While the percentage of adult smokers has fallen dramatically in the United States during the past 50 years, declining from 42 in 1965 to 15 in 2015, cigarette smoking is still the leading cause of preventable deaths nationally.
Smoking accounts for more than 480,000 deaths annually, or 1 of every 5 across the nation, according to the U.S. Department of Health and Human Services.
In Indiana, our smoking rate has declined, as well. Still, about 22 percent of Hoosier adults smoke, a rate matched here in Madison County. That’s among the dozen highest state smoking rates. But our cigarette tax ranks among the lowest. Hoosier smokers pay $1 a pack in taxes.
House Bill 1578, currently in the House Ways and Means Committee, seeks to raise the cigarette tax by $1.50 a pack, as well as appropriating about $70 million over the 2017-19 state budget “from the tobacco master settlement agreement fund to the tobacco use prevention and cessation trust fund for the state department of health to implement the long range state plan for the prevention and reduction of the usage of tobacco ... in Indiana,” according to a summary of the bill on the Indiana General Assembly website.
Those two aspects of the bill would help discourage smoking in Indiana by increasing public awareness and by simply making it more expensive to smoke.
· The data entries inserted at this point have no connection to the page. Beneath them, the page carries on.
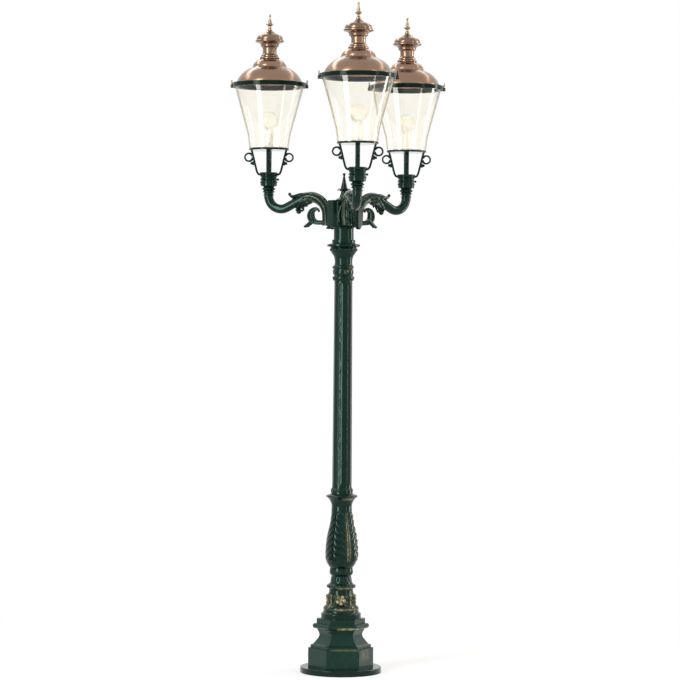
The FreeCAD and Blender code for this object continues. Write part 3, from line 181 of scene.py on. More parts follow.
def background_rays(tree):
    """1 for the rays that show the white background: to the eye, through glass and in reflections."""
    rays = tree.nodes.new("ShaderNodeLightPath").outputs
    eye, glass, mirror = (Wire(tree, rays[f"Is {kind} Ray"]) for kind in ("Camera", "Transmission", "Glossy"))
    return eye.at_least(glass).at_least(mirror)


def make_world():
    """White where the background shows, and soft light all round."""
    world = bpy.data.worlds.new("studio_room")
    tree = emptied_tree(world)
    strength = mixed(background_rays(tree), ROOM_LIGHT, 1.0, "FLOAT")
    shade = wire(tree, "ShaderNodeBackground", {"Color": (1, 1, 1, 1), "Strength": strength})
    feed(shade, tree.nodes.new("ShaderNodeOutputWorld").inputs["Surface"])
    bpy.context.scene.world = world


def make_floor():
    """A pale floor that keeps the lamp's shadow near it and runs out into white further away."""
    corners = [(FLOOR_RADIUS * cos(radians(a)), FLOOR_RADIUS * sin(radians(a)), FLOOR_LEVEL) for a in range(0, 360, 5)]
    sheet = bpy.data.meshes.new("pale_floor")
    sheet.from_pydata(corners, [], [list(range(len(corners)))])
    skin = bpy.data.materials.new("pale_floor")
    tree = emptied_tree(skin)
    seen = background_rays(tree)
    matt = wire(tree, "ShaderNodeBsdfDiffuse", {"Color": (0.42, 0.42, 0.42, 1)})
    near = wire(tree, "ShaderNodeAddShader", {0: matt, 1: wire(tree, "ShaderNodeEmission", {"Strength": seen * 0.58})})
    reach = wire(tree, "ShaderNodeVectorMath", {0: object_place(tree)}, "Value", operation="LENGTH")
    white = wire(tree, "ShaderNodeEmission", {"Strength": 1.0})
    faded = wire(tree, "ShaderNodeMixShader", {0: reach.ranged(0.7, 3.0) * seen, 1: near, 2: white})
    feed(faded, tree.nodes.new("ShaderNodeOutputMaterial").inputs["Surface"])
    sheet.materials.append(skin)
    show("pale_floor", sheet)


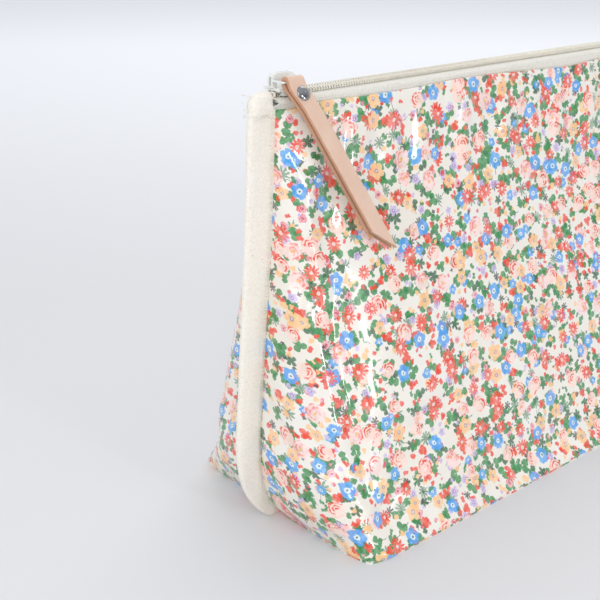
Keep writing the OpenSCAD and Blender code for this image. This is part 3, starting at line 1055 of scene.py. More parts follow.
@dataclass
class ClothDrape:
    """Loosens a wall's cloth with a short cloth simulation.

    Attributes:
        slack: How much larger than its frame the cloth is cut.
        frames: Steps of the simulation.
        cap_out: Furthest that a point may move out.
        cap_in: Furthest that a point may move in.
    """

    slack: float = 0.014
    frames: int = 22
    cap_out: float = 2.6
    cap_in: float = 5.0

    def run(self, start: np.ndarray, seed: int) -> np.ndarray:
        """Lets a pinned sheet sag.

        Args:
            start: Grid of places (column, row, 3), pinned round its rim.
            seed: Picks the first small unevenness of the cloth.

        Returns:
            How far each point moved along the sheet's normal, in mm.
        """
        normal = grid_normals(start)
        if normal[:, :, 1].mean() * start[:, :, 1].mean() < 0:
            normal = -normal
        u, v = np.meshgrid(*(np.arange(n) * 5.0 for n in start.shape[:2]), indexing="ij")
        bump = 0.8 * ripple(u, v, 38, seed) + 0.3 * ripple(u, v, 16, seed + 1)
        fade = ease(u, 0, 12) * ease(-u, -u.max(), 12 - u.max()) * ease(v, 0, 12)
        fade *= ease(-v, -v.max(), 12 - v.max())
        maker = Maker()
        grid = maker.grid(start + normal * (bump * fade)[:, :, None])
        sheet = maker.build("drape", [])
        rim = np.concatenate([grid[0], grid[-1], grid[:, 0], grid[:, -1]])
        sheet.vertex_groups.new(name="sewn").add([int(i) for i in set(rim)], 1.0, "REPLACE")
        cloth = sheet.modifiers.new("cloth", "CLOTH")
        settings = cloth.settings
        settings.quality = 6
        settings.mass = 0.30
        settings.tension_stiffness = settings.compression_stiffness = 30
        settings.shear_stiffness = 15
        settings.bending_stiffness = 6
        settings.vertex_group_mass = "sewn"
        settings.shrink_min = -self.slack
        settings.effector_weights.gravity = 0.6
        cloth.point_cache.frame_start = 1
        cloth.point_cache.frame_end = self.frames
        scene = bpy.context.scene
        for step in range(1, self.frames + 1):
            scene.frame_set(step)
        settled = sheet.evaluated_get(bpy.context.evaluated_depsgraph_get())
        moved = np.zeros(len(settled.data.vertices) * 3)
        settled.data.vertices.foreach_get("co", moved)
        scene.frame_set(1)
        bpy.data.objects.remove(sheet)
        shift = moved.reshape(start.shape) / MM - start
        out = (shift * normal).sum(2)
        return np.clip(out, -self.cap_in, self.cap_out)


def finer(values: np.ndarray, cols: int, rows: int) -> np.ndarray:
    """Spreads a coarse grid of numbers over a finer grid and smooths its steps."""
    old_c, old_r = (np.linspace(0, 1, n) for n in values.shape)
    new_c, new_r = np.linspace(0, 1, cols), np.linspace(0, 1, rows)
    wide = np.stack([np.interp(new_c, old_c, column) for column in values.T], 1)
    full = np.stack([np.interp(new_r, old_r, row) for row in wide], 0)
    for _ in range(2):
        pad = np.pad(full, 1, mode="edge")
        full = (pad[:-2, 1:-1] + pad[2:, 1:-1] + pad[1:-1, :-2] + pad[1:-1, 2:]
                + 2 * full) / 6
    return full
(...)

A third aspect of the bill, which would raise the minimum age for smoking from 18 to 21, is a bit more problematic. While taking cigarettes out of the hands of older teenagers, it would run contrary in spirit to voting and military service minimum ages. Both establish the threshold of adulthood at 18 years of age.
If 18-year-olds are mature enough to help elect the president of the United States and to risk their lives in defense of our country, aren’t they mature enough to decide whether to light up?
Provided House Bill 1578 is modified to remove the provision raising the minimum age for smoking, it’s a slam dunk to make Hoosiers healthier by raising more revenue for smoking education and cessation efforts.